### [Material]
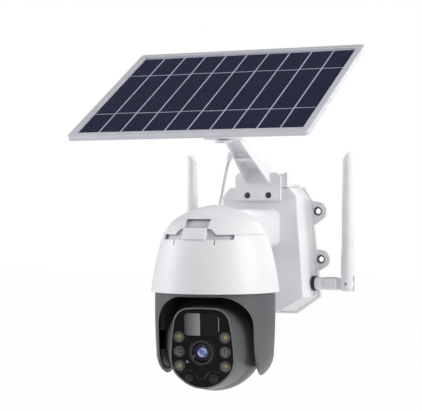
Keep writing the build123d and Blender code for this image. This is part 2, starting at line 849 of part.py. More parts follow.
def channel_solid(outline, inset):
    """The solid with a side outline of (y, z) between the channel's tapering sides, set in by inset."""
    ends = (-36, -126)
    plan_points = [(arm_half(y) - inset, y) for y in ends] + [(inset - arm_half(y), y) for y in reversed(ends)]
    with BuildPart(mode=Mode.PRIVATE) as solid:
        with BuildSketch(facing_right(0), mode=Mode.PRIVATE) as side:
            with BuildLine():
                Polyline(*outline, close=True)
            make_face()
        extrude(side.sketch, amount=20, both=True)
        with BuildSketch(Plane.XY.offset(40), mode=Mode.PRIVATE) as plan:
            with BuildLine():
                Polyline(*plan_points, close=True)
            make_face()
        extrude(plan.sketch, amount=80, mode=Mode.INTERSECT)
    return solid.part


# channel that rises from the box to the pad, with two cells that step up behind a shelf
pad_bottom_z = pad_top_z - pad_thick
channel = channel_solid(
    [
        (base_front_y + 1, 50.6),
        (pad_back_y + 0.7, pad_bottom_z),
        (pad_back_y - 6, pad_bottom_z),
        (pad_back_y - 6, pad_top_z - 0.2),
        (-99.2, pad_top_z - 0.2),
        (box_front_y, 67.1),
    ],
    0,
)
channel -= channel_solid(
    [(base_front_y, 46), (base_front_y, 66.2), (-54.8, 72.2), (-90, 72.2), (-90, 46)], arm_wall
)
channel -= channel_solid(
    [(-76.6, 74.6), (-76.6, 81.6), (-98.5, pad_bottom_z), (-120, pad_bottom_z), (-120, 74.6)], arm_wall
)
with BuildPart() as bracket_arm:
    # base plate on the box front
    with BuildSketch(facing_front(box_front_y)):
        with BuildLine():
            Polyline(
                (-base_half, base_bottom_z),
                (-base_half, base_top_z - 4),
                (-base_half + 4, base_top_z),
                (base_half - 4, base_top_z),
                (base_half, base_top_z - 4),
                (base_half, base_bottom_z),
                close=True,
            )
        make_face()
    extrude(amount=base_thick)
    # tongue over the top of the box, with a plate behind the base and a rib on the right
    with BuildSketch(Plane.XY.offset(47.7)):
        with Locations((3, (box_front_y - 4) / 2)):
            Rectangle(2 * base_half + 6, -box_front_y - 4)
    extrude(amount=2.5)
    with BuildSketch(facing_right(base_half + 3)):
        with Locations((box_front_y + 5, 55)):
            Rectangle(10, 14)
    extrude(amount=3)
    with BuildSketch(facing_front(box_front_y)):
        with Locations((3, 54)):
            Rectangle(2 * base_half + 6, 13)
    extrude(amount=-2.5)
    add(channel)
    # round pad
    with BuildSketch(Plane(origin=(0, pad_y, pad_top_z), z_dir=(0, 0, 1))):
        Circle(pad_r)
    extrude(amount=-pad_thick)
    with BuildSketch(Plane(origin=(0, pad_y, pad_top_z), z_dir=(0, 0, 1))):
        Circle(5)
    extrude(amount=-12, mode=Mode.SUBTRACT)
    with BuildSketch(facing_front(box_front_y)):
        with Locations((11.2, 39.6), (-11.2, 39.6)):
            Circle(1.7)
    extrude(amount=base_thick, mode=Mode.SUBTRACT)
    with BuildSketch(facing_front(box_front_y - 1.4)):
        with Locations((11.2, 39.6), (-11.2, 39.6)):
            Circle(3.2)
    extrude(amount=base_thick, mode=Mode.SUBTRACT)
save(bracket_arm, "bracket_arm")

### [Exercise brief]
Print all of the data exactly as it was given.

### [The result]
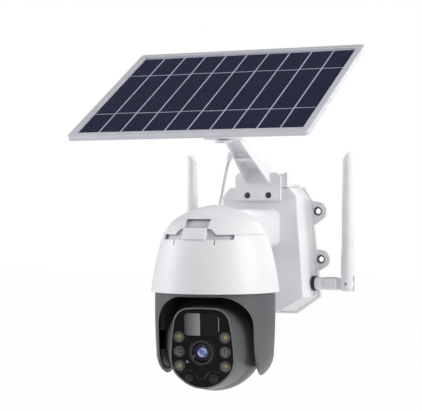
Keep writing the build123d and Blender code for this image. This is part 2, starting at line 849 of part.py. More parts follow.
def channel_solid(outline, inset):
    """The solid with a side outline of (y, z) between the channel's tapering sides, set in by inset."""
    ends = (-36, -126)
    plan_points = [(arm_half(y) - inset, y) for y in ends] + [(inset - arm_half(y), y) for y in reversed(ends)]
    with BuildPart(mode=Mode.PRIVATE) as solid:
        with BuildSketch(facing_right(0), mode=Mode.PRIVATE) as side:
            with BuildLine():
                Polyline(*outline, close=True)
            make_face()
        extrude(side.sketch, amount=20, both=True)
        with BuildSketch(Plane.XY.offset(40), mode=Mode.PRIVATE) as plan:
            with BuildLine():
                Polyline(*plan_points, close=True)
            make_face()
        extrude(plan.sketch, amount=80, mode=Mode.INTERSECT)
    return solid.part


# channel that rises from the box to the pad, with two cells that step up behind a shelf
pad_bottom_z = pad_top_z - pad_thick
channel = channel_solid(
    [
        (base_front_y + 1, 50.6),
        (pad_back_y + 0.7, pad_bottom_z),
        (pad_back_y - 6, pad_bottom_z),
        (pad_back_y - 6, pad_top_z - 0.2),
        (-99.2, pad_top_z - 0.2),
        (box_front_y, 67.1),
    ],
    0,
)
channel -= channel_solid(
    [(base_front_y, 46), (base_front_y, 66.2), (-54.8, 72.2), (-90, 72.2), (-90, 46)], arm_wall
)
channel -= channel_solid(
    [(-76.6, 74.6), (-76.6, 81.6), (-98.5, pad_bottom_z), (-120, pad_bottom_z), (-120, 74.6)], arm_wall
)
with BuildPart() as bracket_arm:
    # base plate on the box front
    with BuildSketch(facing_front(box_front_y)):
        with BuildLine():
            Polyline(
                (-base_half, base_bottom_z),
                (-base_half, base_top_z - 4),
                (-base_half + 4, base_top_z),
                (base_half - 4, base_top_z),
                (base_half, base_top_z - 4),
                (base_half, base_bottom_z),
                close=True,
            )
        make_face()
    extrude(amount=base_thick)
    # tongue over the top of the box, with a plate behind the base and a rib on the right
    with BuildSketch(Plane.XY.offset(47.7)):
        with Locations((3, (box_front_y - 4) / 2)):
            Rectangle(2 * base_half + 6, -box_front_y - 4)
    extrude(amount=2.5)
    with BuildSketch(facing_right(base_half + 3)):
        with Locations((box_front_y + 5, 55)):
            Rectangle(10, 14)
    extrude(amount=3)
    with BuildSketch(facing_front(box_front_y)):
        with Locations((3, 54)):
            Rectangle(2 * base_half + 6, 13)
    extrude(amount=-2.5)
    add(channel)
    # round pad
    with BuildSketch(Plane(origin=(0, pad_y, pad_top_z), z_dir=(0, 0, 1))):
        Circle(pad_r)
    extrude(amount=-pad_thick)
    with BuildSketch(Plane(origin=(0, pad_y, pad_top_z), z_dir=(0, 0, 1))):
        Circle(5)
    extrude(amount=-12, mode=Mode.SUBTRACT)
    with BuildSketch(facing_front(box_front_y)):
        with Locations((11.2, 39.6), (-11.2, 39.6)):
            Circle(1.7)
    extrude(amount=base_thick, mode=Mode.SUBTRACT)
    with BuildSketch(facing_front(box_front_y - 1.4)):
        with Locations((11.2, 39.6), (-11.2, 39.6)):
            Circle(3.2)
    extrude(amount=base_thick, mode=Mode.SUBTRACT)
save(bracket_arm, "bracket_arm")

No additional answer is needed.